Starting in February of 2005, we began to post a number of items regarding Walt Disney’s proposed plans for showing Island Caribs as blood thirsty man eaters. In Dominica, where parts of the film were shot, then Carib Chief Charles Williams loudly protested the movie and condemned select members of the Carib Territory for collaborating with Disney. The Government of Dominica warmly welcomed Disney, guided by the incredible notion that a media giant showing local natives as cannibals would promote tourism to the island. The movie was also shot in St. Vincent. Since then, Chief Williams was deposed by the Government of Dominica (although to what extent Williams embarrassing the government over this issue played any role in the government’s decision is unclear for now). Other indigenous communities, including Tainos, Garifuna, and the Caribs of Trinidad, also vigorously protested the movie in the news media. Indian Country Today in the United States ran an editorial that was very critical of Disney’s plans.Images that follow are stills from the trailer, accompanied by one colonial illustration that seems to have been part of the corpus of visual imperial denigrations that the movie so cheerfully enhances.




The following is from an article in The Los Angeles Times reproduced on
http://www.williams.edu/go/native/caribs.htm
.
‘Pirates’ sequel raises ire of indigenous leader
By CAROL J. WILLIAMS
Los Angeles Times
April 29. 2005
BATAKA, Dominica – Sabers rattled and epithets rang across this lush tropical island long before the first crew arrived this month to film the Pirates of the Caribbean sequel.
Somewhere in the middle of the movie, natives are supposed to capture Johnny Depp’s character, Captain Jack Sparrow, and spit-roast the swashbuckling pirate with fruits and vegetables “like a shish kebab,” said Bruce Hendricks, the Walt Disney Pictures executive in charge of production.
“It’s a funny, almost campy sequence,” he said of a film also populated by ghost pirates and zombies.
But some of Dominica’s Carib inhabitants are offended by what they consider an insinuation that their forebears were cannibals. They have called on the 3,500-strong population that is the last surviving indigenous group in the Caribbean to choose between fleeting fame and tribal honor. Chief Charles Williams asked his community to boycott the project, but most have welcomed the financial infusion.
The group is a minority on Dominica, whose 70,000 people are mostly of African descent. Disney argues that the film is fiction, but Williams says it draws on history. “Pirates did come to the Caribbean in the 15th, 16th and 17th centuries,” he said. “Our ancestors were labeled cannibals. This is being filmed in the Caribbean.”
History books still cast the Caribs as cannibals during the time of the European settlement of the Caribbean that began in the 15th century but didn’t reach Dominica, a tiny island in the eastern Caribbean, until 200 years later. But the indigenous people, the chief argues, were defending themselves. “Today, that myth, that stigma is still alive,” Williams said, denying that the Caribs ever ate those they vanquished.

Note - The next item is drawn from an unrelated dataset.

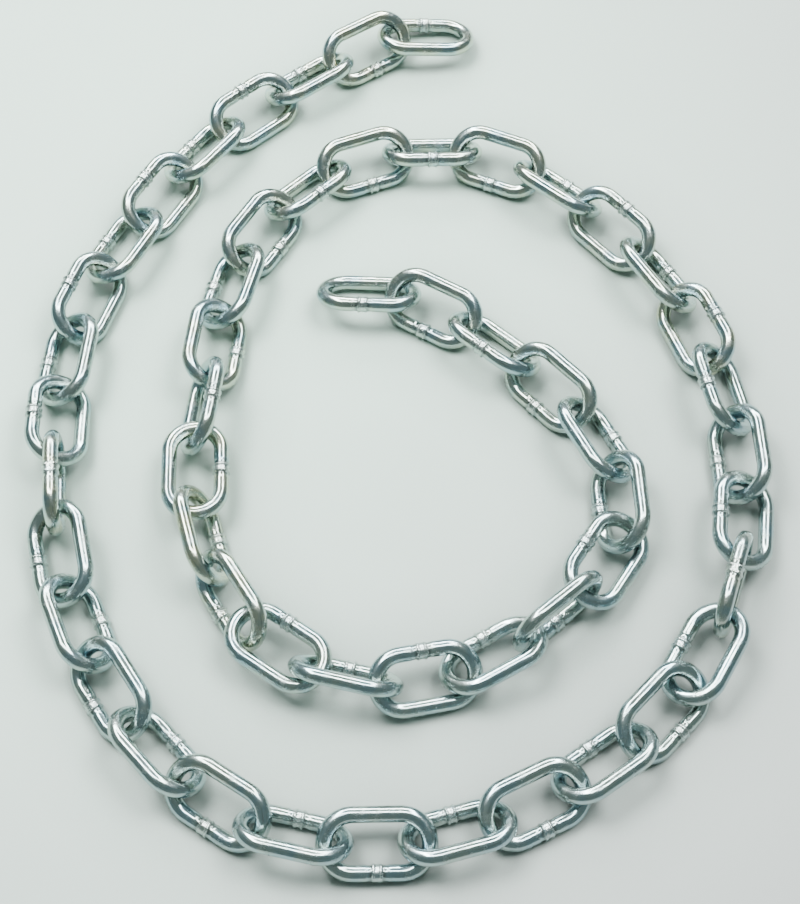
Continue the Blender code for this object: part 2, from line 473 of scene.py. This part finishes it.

As newly elected chief of the Carib Territorial Council, Williams was approached by a delegation of Disney executives in October to discuss Carib collaboration on the film, for which about 400 locals have been hired as grips, caterers, drivers and extras. When the chief learned of the scene depicting Depp’s character on the barbecue spit, he said the Caribs would boycott the production.
Other Caribs say the chief is taking offense where none was intended. “He didn’t have the right to make that decision for the entire community,” said Christabelle Auguiste, the only woman on the seven-member tribal council. She regards the filming of a potential blockbuster in her homeland as an opportunity to show off the island’s stunning natural attractions and to raise international consciousness about the Caribs and their traditions.
“Throughout the years, there’s been this picture painted of us as cannibals. The fact that some people might have had an arm or a leg in their homes didn’t mean they ate people. They were kept as tokens of war,” Auguiste said of her ancestors and their clashes with European invaders.